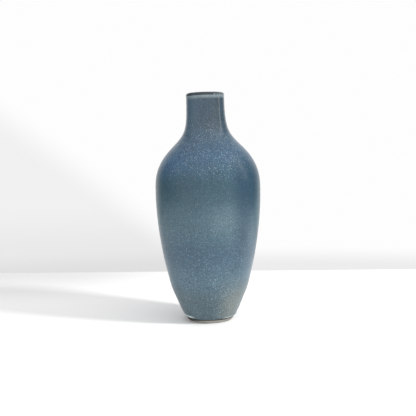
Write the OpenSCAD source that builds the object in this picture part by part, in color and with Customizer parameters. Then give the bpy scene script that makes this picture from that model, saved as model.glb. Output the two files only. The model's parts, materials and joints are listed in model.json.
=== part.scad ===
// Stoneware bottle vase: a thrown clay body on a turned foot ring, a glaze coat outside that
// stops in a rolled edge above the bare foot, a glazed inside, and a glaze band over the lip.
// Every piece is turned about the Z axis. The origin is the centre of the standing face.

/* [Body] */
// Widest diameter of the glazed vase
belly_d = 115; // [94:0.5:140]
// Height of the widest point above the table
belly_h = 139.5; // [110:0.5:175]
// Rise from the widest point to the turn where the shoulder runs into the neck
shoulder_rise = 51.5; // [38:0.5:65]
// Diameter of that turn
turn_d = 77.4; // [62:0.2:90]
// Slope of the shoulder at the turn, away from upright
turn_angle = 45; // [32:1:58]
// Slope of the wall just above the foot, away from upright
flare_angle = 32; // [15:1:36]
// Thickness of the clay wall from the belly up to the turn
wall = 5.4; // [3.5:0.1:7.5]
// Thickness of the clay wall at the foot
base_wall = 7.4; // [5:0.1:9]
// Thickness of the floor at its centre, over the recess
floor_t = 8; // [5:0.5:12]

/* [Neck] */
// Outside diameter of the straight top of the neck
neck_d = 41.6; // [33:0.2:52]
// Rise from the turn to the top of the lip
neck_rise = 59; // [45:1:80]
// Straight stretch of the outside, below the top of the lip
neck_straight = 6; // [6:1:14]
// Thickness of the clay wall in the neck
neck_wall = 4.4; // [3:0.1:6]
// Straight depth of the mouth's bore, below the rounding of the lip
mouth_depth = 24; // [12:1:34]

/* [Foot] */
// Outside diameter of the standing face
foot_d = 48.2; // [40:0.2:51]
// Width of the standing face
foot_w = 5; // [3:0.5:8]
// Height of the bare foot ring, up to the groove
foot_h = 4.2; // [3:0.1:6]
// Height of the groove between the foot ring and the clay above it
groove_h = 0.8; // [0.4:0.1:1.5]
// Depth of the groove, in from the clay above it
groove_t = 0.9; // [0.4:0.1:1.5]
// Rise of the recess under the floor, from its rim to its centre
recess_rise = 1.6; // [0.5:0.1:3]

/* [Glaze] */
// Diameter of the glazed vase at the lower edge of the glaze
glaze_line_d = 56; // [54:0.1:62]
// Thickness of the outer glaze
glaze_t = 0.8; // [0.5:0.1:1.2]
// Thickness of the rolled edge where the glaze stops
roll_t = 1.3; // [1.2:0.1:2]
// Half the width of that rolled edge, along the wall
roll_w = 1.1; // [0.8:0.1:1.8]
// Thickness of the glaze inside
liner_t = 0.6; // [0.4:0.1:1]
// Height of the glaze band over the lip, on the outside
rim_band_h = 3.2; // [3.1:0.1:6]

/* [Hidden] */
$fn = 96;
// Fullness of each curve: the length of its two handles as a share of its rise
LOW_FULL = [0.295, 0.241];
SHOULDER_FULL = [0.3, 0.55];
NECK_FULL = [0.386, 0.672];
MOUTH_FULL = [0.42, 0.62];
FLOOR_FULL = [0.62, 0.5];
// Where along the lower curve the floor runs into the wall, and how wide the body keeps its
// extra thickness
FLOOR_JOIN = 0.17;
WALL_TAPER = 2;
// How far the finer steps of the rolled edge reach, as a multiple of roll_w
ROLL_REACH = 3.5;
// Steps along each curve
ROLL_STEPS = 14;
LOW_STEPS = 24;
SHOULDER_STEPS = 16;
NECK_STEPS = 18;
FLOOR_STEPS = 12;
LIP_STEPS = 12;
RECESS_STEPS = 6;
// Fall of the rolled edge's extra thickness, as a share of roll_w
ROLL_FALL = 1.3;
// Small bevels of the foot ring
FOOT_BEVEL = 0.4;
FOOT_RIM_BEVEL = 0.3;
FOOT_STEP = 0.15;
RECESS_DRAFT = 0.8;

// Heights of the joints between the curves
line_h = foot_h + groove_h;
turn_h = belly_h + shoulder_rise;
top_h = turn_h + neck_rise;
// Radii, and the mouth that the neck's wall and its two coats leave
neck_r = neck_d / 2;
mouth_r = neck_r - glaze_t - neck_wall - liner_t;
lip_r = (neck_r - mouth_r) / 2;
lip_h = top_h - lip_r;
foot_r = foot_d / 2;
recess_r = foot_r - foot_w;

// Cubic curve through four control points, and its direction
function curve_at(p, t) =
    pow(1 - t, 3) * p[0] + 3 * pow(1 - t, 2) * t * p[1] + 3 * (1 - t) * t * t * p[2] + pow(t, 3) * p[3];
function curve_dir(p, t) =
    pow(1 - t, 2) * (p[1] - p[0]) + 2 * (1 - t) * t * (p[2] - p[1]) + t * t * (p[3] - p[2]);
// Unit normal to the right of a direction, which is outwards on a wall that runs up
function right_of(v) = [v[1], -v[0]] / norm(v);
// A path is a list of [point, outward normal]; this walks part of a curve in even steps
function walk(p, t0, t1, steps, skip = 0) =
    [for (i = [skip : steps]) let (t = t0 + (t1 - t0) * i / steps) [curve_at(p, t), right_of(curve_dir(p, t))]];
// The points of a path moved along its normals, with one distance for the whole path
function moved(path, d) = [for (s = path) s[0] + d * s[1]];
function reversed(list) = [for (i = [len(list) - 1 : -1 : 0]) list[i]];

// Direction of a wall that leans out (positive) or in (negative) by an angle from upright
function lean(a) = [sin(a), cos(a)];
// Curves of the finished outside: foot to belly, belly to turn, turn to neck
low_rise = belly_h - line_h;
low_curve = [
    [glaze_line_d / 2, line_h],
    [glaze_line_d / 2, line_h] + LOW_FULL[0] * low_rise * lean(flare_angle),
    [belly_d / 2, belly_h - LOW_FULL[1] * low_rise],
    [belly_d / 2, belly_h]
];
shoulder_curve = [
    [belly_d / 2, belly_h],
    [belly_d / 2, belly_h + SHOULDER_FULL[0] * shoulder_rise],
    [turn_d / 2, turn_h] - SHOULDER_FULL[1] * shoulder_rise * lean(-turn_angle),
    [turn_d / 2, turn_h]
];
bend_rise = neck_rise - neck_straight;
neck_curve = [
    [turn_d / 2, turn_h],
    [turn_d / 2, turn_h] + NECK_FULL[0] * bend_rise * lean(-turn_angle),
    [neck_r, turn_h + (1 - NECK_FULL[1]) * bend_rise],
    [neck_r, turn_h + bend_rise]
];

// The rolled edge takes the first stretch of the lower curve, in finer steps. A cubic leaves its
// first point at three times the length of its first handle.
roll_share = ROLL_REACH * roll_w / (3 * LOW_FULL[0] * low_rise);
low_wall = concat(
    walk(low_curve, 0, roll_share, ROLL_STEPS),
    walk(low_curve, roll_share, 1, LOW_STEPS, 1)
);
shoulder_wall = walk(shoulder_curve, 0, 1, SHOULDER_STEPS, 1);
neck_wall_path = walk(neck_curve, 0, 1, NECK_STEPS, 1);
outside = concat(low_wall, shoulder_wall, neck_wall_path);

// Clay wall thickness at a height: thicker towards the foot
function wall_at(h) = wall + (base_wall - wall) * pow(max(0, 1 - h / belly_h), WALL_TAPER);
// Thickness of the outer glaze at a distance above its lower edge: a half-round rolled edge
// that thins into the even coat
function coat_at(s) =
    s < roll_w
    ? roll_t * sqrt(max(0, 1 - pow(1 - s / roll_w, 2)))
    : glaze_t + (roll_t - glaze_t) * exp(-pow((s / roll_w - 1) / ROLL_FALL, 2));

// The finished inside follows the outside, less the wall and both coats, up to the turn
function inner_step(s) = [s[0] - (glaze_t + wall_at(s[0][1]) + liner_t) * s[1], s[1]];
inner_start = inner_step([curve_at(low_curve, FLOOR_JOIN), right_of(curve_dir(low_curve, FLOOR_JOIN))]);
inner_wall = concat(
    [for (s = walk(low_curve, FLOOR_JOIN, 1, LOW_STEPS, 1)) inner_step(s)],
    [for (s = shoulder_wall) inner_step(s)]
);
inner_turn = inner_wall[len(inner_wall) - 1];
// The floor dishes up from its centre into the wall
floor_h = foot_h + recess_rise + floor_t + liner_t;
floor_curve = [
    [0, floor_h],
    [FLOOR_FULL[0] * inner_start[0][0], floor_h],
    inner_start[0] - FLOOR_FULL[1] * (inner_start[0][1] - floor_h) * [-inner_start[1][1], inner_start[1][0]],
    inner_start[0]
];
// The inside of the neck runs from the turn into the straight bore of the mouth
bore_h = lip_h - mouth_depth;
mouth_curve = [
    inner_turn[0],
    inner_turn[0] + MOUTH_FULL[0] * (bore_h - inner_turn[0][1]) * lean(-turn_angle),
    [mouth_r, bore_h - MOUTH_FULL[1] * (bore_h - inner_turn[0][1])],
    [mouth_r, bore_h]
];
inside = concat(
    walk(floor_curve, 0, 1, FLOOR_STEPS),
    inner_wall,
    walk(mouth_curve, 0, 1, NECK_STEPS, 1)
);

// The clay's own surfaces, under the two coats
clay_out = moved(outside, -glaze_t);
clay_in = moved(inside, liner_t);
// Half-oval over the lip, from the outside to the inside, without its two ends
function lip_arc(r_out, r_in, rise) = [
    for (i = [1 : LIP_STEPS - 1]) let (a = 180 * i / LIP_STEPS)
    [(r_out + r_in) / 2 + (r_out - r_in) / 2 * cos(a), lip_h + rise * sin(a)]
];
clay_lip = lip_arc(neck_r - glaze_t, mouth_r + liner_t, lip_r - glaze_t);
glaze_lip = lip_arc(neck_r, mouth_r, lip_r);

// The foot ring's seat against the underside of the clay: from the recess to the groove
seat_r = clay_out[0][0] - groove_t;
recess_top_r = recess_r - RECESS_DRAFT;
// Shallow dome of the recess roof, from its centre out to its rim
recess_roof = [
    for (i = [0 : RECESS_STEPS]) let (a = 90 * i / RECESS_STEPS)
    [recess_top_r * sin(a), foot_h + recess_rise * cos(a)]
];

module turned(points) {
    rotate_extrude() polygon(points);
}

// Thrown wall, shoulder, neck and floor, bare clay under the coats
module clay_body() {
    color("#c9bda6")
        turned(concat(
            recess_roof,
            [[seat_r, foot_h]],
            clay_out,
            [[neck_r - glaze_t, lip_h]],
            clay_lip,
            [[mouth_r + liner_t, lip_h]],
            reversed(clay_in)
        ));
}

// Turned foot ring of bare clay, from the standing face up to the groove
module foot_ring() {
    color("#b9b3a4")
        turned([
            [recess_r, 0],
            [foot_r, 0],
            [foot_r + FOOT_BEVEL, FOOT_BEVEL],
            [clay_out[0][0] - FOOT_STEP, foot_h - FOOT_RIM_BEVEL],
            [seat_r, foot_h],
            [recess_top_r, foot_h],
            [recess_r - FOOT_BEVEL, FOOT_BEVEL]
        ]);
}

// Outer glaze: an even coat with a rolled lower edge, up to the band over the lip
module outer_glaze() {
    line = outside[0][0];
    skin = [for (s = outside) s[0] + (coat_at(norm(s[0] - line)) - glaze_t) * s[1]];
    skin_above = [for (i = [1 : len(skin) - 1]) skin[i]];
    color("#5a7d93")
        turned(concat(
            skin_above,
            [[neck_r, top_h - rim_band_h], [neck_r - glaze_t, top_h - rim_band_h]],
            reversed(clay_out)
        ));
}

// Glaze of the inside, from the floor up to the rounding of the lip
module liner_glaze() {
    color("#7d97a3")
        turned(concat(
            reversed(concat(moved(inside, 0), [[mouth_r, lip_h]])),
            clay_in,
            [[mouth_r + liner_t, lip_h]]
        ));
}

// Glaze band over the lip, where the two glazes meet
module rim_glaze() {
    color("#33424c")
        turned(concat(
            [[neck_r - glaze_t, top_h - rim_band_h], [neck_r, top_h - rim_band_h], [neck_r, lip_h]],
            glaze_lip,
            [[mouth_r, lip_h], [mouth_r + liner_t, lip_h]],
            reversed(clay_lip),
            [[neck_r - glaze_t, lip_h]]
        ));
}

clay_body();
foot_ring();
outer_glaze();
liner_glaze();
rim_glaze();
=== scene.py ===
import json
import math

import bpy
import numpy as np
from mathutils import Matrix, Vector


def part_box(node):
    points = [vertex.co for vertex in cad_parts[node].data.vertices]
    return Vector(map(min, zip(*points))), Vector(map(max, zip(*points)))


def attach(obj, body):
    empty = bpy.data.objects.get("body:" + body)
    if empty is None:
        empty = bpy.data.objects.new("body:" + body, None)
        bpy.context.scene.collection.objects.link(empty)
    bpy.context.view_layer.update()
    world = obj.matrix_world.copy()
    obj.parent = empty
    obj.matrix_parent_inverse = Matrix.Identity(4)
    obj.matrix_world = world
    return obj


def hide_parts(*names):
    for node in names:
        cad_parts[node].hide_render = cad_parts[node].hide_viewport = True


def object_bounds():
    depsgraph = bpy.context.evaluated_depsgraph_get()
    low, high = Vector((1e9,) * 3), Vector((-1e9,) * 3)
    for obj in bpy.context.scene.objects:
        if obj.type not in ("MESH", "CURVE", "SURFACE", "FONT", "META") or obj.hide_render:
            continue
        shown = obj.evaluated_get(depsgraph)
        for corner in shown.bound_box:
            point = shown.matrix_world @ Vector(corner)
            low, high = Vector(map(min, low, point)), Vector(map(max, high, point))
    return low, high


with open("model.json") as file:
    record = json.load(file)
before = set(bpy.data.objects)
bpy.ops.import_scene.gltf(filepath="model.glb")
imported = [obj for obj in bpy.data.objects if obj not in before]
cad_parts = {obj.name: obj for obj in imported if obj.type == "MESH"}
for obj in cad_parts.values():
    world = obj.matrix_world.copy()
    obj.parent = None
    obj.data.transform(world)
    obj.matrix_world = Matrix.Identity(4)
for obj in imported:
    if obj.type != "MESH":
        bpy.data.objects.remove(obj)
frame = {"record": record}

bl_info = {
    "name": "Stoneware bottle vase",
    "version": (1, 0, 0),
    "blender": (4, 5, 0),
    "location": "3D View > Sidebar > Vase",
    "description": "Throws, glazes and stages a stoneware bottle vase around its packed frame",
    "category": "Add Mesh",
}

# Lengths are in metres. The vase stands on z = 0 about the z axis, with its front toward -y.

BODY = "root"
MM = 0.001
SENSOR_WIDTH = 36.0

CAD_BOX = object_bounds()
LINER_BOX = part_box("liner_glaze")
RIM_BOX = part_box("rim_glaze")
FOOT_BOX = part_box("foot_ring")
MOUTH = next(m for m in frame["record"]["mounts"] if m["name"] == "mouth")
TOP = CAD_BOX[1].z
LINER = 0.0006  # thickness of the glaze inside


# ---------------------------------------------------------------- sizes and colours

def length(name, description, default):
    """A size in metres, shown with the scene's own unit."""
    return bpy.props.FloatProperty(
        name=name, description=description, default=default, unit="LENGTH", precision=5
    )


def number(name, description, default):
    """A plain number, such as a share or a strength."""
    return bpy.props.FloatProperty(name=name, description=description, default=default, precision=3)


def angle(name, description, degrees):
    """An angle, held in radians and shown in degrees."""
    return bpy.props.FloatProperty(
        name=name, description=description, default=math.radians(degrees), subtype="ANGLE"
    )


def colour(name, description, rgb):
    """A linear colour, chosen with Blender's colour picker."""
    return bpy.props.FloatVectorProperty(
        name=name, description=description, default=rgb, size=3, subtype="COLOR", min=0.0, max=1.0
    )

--

> **WHAT IS BEING ASKED**
The lines to return run from the one containing "to the rounding of the lip" down to the one containing "low, high = Vector((1e9,)"; give them exactly, both included, and no others.

> **SOLUTION TO THE PROBLEM**
// Glaze of the inside, from the floor up to the rounding of the lip
module liner_glaze() {
    color("#7d97a3")
        turned(concat(
            reversed(concat(moved(inside, 0), [[mouth_r, lip_h]])),
            clay_in,
            [[mouth_r + liner_t, lip_h]]
        ));
}

// Glaze band over the lip, where the two glazes meet
module rim_glaze() {
    color("#33424c")
        turned(concat(
            [[neck_r - glaze_t, top_h - rim_band_h], [neck_r, top_h - rim_band_h], [neck_r, lip_h]],
            glaze_lip,
            [[mouth_r, lip_h], [mouth_r + liner_t, lip_h]],
            reversed(clay_lip),
            [[neck_r - glaze_t, lip_h]]
        ));
}

clay_body();
foot_ring();
outer_glaze();
liner_glaze();
rim_glaze();
=== scene.py ===
import json
import math

import bpy
import numpy as np
from mathutils import Matrix, Vector


def part_box(node):
    points = [vertex.co for vertex in cad_parts[node].data.vertices]
    return Vector(map(min, zip(*points))), Vector(map(max, zip(*points)))


def attach(obj, body):
    empty = bpy.data.objects.get("body:" + body)
    if empty is None:
        empty = bpy.data.objects.new("body:" + body, None)
        bpy.context.scene.collection.objects.link(empty)
    bpy.context.view_layer.update()
    world = obj.matrix_world.copy()
    obj.parent = empty
    obj.matrix_parent_inverse = Matrix.Identity(4)
    obj.matrix_world = world
    return obj


def hide_parts(*names):
    for node in names:
        cad_parts[node].hide_render = cad_parts[node].hide_viewport = True


def object_bounds():
    depsgraph = bpy.context.evaluated_depsgraph_get()
    low, high = Vector((1e9,) * 3), Vector((-1e9,) * 3)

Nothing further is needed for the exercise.